Most of search systems are based on textual metadata, which leads to several problems when searching for visual content. Generally, the user lacks information about which keywords best represent the content in which he/she is interested. In fact, different users tend to use different words to describe a same visual content. The lack of systematization in choosing query words can significantly affect the search results (De Rooij et al., 2008).

Modern systems have addressed those shortcomings by automatically detecting visual concepts derived from visual properties, such as color, texture, and shape. However, a minimum knowledge about the concept vocabulary is needed for performing a query, which is not appropriate for non-expert users (Zavesky & Chang, 2008).

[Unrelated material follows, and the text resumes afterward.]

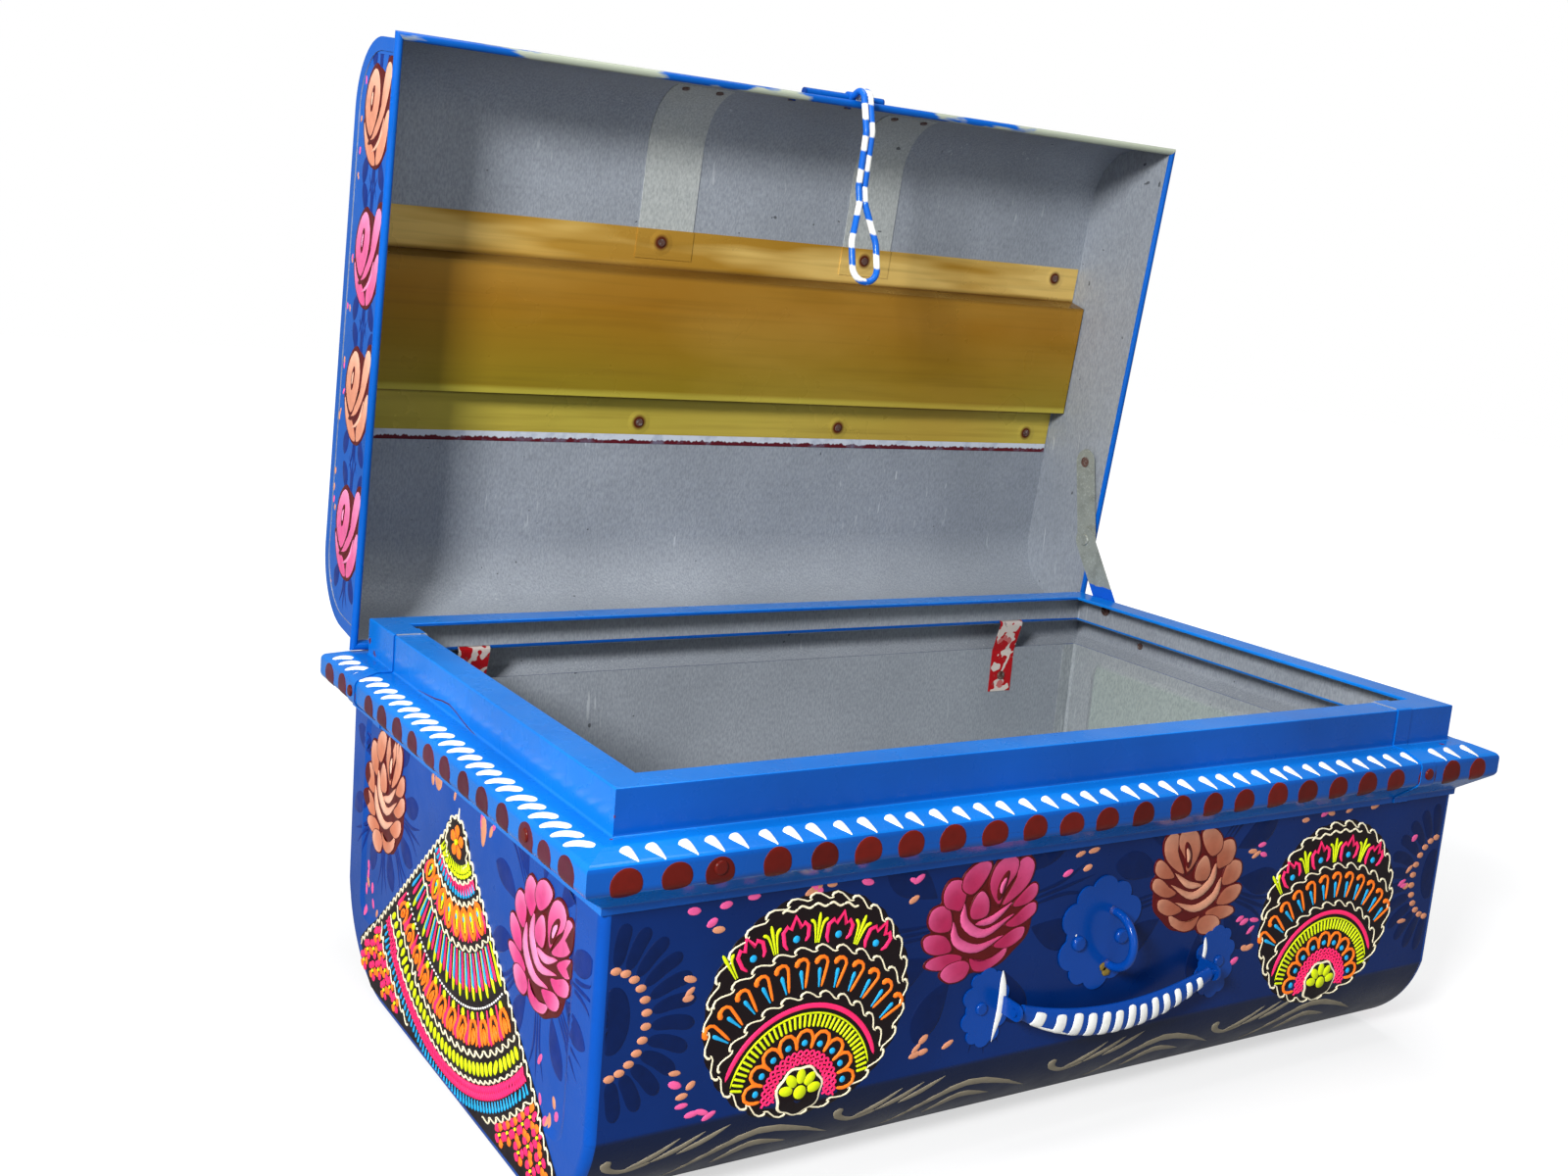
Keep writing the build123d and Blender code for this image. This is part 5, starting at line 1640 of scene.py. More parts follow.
def dress(name: str, materials: Sequence[Material], rule: Optional[Rule] = None) -> None:
    """Gives a CAD node its finishes.

    Args:
        name: the node.
        materials: its finishes; the rule picks among them.
        rule: takes face middles in millimetres and face normals and gives a material number for each face.
    """
    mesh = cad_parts[name].data
    mesh.materials.clear()
    for material in materials:
        mesh.materials.append(material)
    count = len(mesh.polygons)
    index = np.zeros(count, np.int32)
    if rule:
        middle, normal = np.empty(count * 3, np.float32), np.empty(count * 3, np.float32)
        mesh.polygons.foreach_get("center", middle)
        mesh.polygons.foreach_get("normal", normal)
        middle, normal = (values.reshape(-1, 3).astype(float) for values in (middle, normal))
        index = rule(middle / MM, normal).astype(np.int32)
    mesh.polygons.foreach_set("material_index", index)
    mesh.update()
    log.info("%s: %s", name, ", ".join(m.name for m in materials))


def outward_from(point: Array) -> Rule:
    """Makes the rule of a hollow piece.

    Args:
        point: a point inside it.

    Returns:
        A rule that gives 0 for faces that look away from the point and 1 for the rest.
    """

    def rule(middle: Array, normal: Array) -> Array:
        """0 where a face looks away from the point."""
        return np.where(np.einsum("ij,ij->i", normal, middle - point) > 0, 0, 1)

    return rule


def beyond(axis: Array, level: float, origin: Array = ORIGIN) -> Rule:
    """Makes the rule of a piece that shows on one side of a sheet.

    Args:
        axis: the way to that side.
        level: millimetres along it from the origin.
        origin: where the axis starts.

    Returns:
        A rule that gives 0 for faces farther than the level and 1 for the rest.
    """

    def rule(middle: Array, normal: Array) -> Array:
        """0 where a face's middle lies beyond the level."""
        return np.where((middle - origin) @ axis > level, 0, 1)

    return rule


class Painting:
    """Soft leaves, flowers and neon work on one surface, each of which becomes a mesh of its own."""

    def __init__(self, surface: Surface) -> None:
        """Starts with three clean brushes."""
        self.leaves, self.flowers, self.neon = Brush(surface), Brush(surface), Brush(surface)

    def make(self, names: Sequence[str], body: str, slot: str, finishes: "Finishes") -> None:
        """Makes the meshes.

        Args:
            names: names of the leaves, the flowers and, if any, the neon work.
            body: the body that they ride on.
            slot: the record's material slot.
            finishes: the materials.
        """
        brushes = (self.leaves, finishes.paint), (self.flowers, finishes.paint), (self.neon, finishes.neon)
        for name, (brush, finish) in zip(names, brushes):
            brush.make(name, body, slot, finish)


@dataclass
class Body:
    """The trunk's box: wrap, ends, and the paintings on them."""

    finishes: Finishes
    middle: tuple[float, float, float] = (0.0, 0.0, 110.0)
    corner: float = 299.0
    corner_petals: int = 12
    scroll_starts: tuple[float, ...] = (-292.0, -158.0, -12.0, 118.0)
    front_boxes: tuple[Box, ...] = (
        (-262, -236, 160, 174, 4), (-226, -150, 173, 176, 6), (-262, -252, 122, 156, 3),
        (-262, -250, 66, 92, 5), (-130, -122, 158, 172, 3), (-120, -92, 68, 80, 5), (-24, 26, 160, 174, 4),
        (-30, 60, 64, 70, 4), (120, 134, 84, 120, 7), (122, 136, 150, 170, 4), (150, 240, 172, 176, 5),
        (266, 276, 90, 160, 6), (-250, -236, 62, 72, 3),
    )
    back_boxes: tuple[Box, ...] = (
        (-110, -80, 80, 160, 9), (80, 110, 80, 160, 9), (-285, -270, 80, 160, 6), (270, 285, 80, 160, 6),
    )

    def dress(self) -> None:
        """Paints the CAD nodes' outsides and leaves their insides bare."""
        look = outward_from(np.array(self.middle))
        dress("body_wrap", (self.finishes.body, self.finishes.sheet), look)
        for name in ("body_end_left", "body_end_right"):
            dress(name, (self.finishes.ends, self.finishes.end_sheet), look)

    def front(self) -> None:
        """Paints medallions, roses, leaves and the lower scrolls on the front wall."""
        work = Painting(Places.wall(-1))
        left, right = (-62, -118, -150, 48, 104, 150), (-75, -125, -20, 60, 95, 132, 170)
        # The front wall's leaves and corner flowers take the darker copy of the leaf navy: painted shade.
        Leaves(-79, 142, 36, 74, left, (-92, 78, 20, 172), 11.5, Hue.NAVY_SHADED).paint(work.leaves)
        Leaves(81, 144, 34, 70, right, (-48, 112, 40, -100), 10.5, Hue.NAVY_SHADED).paint(work.leaves)
        for side in (-1, 1):
            self.corner_flower(work, side)
        self.lower_scrolls(work.flowers)
        sprinkle(work.flowers, self.front_boxes, 7, lean=10.0)
        # The front roses take the darker copies of the rose and peach tones: painted shade.
        Rose(-79.8, 143.4, 38, 32.4, -4, 1.0, ROSE_SHADED_TONES).paint(work.flowers)
        Rose(80.4, 144.2, 37.4, 32.3, 6, -1.0, PEACH_SHADED_TONES).paint(work.flowers)
        Medallion(-185.5, 111.2, 61.8, 2).paint(work.neon)
        Medallion(199.5, 108.0, 61.5, -2).paint(work.neon)
        work.make(("front_leaves", "front_flowers", "front_medallions"), "trunk", "body_paint", self.finishes)

    def corner_flower(self, work: Painting, side: float) -> None:
        """Half flower on an upright corner: an almond, an arc of dots and a fan of petals.

        Args:
            work: the front wall's painting.
            side: -1 for the left corner, 1 for the right.
        """
        middle = np.array([side * self.corner, 120.0])
        for a in np.radians(np.linspace(9, 171, self.corner_petals)):
            out = np.array([-side * np.sin(a), np.cos(a)])
            foot, tip = middle + out * (24, 29), middle + out * (48, 51)
            line, share = flowing([foot, (foot + tip) / 2 + (0, 1.5), tip], 13)
            widths = 5.2 * Taper.BEAN.widths(share[::-1])
            work.leaves.ribbons(line[None], widths[None], Hue.NAVY_SHADED.rgb, 0.08, 0.02)
            dot = oval(middle + out * (21.3, 27.5), (2.9, 2.0), 18)
            work.flowers.blobs(dot, Hue.SALMON.rgb, 0.3, 0.0, 1)
        work.leaves.blobs(oval((side * 295.5, 122.0), (9.0, 17.5), 40), Hue.NAVY_SHADED.rgb, 0.1, 0.0, 3)

    def lower_scrolls(self, brush: Brush) -> None:
        """Tan scrolls below the crease: a hooked group of slanting strokes, then a long wave over a swoosh.

        Args:
            brush: what they are painted with.
        """
        scroll = (
            (((0, 47), (2, 40), (12, 35), (26, 38)), 3.0, Taper.HOOK),
            *((((12 + 14 * k, 36 + 2 * k), (25 + 14 * k, 42 + 2 * k), (39 + 14 * k, 52 + k)), 2.3, Taper.LEAF)
              for k in range(3)),
            (((40, 16), (62, 34), (86, 44), (112, 38), (134, 27)), 3.0, Taper.LEAF),
            (((66, 20), (84, 33), (108, 28)), 3.4, Taper.LEAF),
        )
        for start in self.scroll_starts:
            for points, width, taper in scroll:
                brush.free([(start + u, v) for u, v in points], width, Hue.TAN, taper, 0.3)

    def ends(self) -> None:
        """Paints a fan and two roses on each end."""
        for side, name in ((-1.0, "left"), (1.0, "right")):
            work = Painting(PressedEnd(side))
            rear, front = side * 123.0, -side * 118.5
            low, high = min(rear, front), max(rear, front)
            rear_leaves = (-15, 40, 80, 118, 160, 200, 245, 300)
            front_leaves = (-35, 0, 35, 75, 115, 150, 205, 250, 290)
            Leaves(rear, 135.5, 32, 60, rear_leaves, (15, 100, 140, 180, 225), 8.5).paint(work.leaves)
            Leaves(front, 133.5, 34, 66, front_leaves, (92, 132, 178, 228, 320), 8.5).paint(work.leaves)
            boxes = ((low - 30, low - 6, 44, 82, 8), (high + 6, high + 30, 44, 82, 8), (-60, 60, 168, 184, 9))
            sprinkle(work.flowers, boxes, 11)
            Rose(rear, 136.2, 37, 38.5, 8 * side, 1.0, PEACH_TONES).paint(work.flowers)
            Rose(front, 133.1, 37.5, 36, -12 * side).paint(work.flowers)
            for middle, half in (((side * 33.0, 171.5), (5.5, 4.6)), ((-side * 37.0, 166.0), (3.8, 8.5))):
                work.flowers.blobs(oval(middle, half, 24, 0.07, 3), Hue.SALMON.rgb, 0.25, 0.0, 1)
            EndFan().paint(work.neon)
            names = (f"end_leaves_{name}", f"end_flowers_{name}", f"end_fan_{name}")
            work.make(names, "trunk", "end_paint", self.finishes)

    def back(self) -> None:
        """Paints a plainer row of roses and leaves on the back wall."""
        work = Painting(Places.wall(1))
        for u, tones in ((-190, PEACH_TONES), (0, ROSE_TONES), (190, PEACH_TONES)):
            angles, fine = (-60, -100, -140, 60, 100, 140), (-80, 80, -120, 120)
            Leaves(u, 118, 34, 72, angles, fine, 10, Hue.NAVY_DEEP).paint(work.leaves)
            Rose(u, 118, 36, 38, 5, 1.0, tones).paint(work.flowers)
        sprinkle(work.flowers, self.back_boxes, 5)
        self.lower_scrolls(work.flowers)
        work.make(("back_leaves", "back_flowers"), "trunk", "body_paint", self.finishes)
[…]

Fully automated approaches have combined descriptors of multiple modalities (textual metadata, visual properties, and visual concepts). In spite of all the advances, the formulation of a query using such features is a difficult task for a human interested in a specific video (De Rooij & Worring, 2010).

Once the search results are returned, we can explore many different directions based on query type and user intention. Several visualization techniques have been proposed to assist users in the exploration of result sets (De Rooij et al., 2008; De Rooij & Worring, 2010; Zavesky & Chang, 2008; Zavesky et al., 2008).

Those methods often employ dimensionality reduction algorithms to map the high-dimensional feature space of visual properties into a fixed display. Afterwards, a display strategy is applied for producing user-browsable content (Zavesky et al., 2008).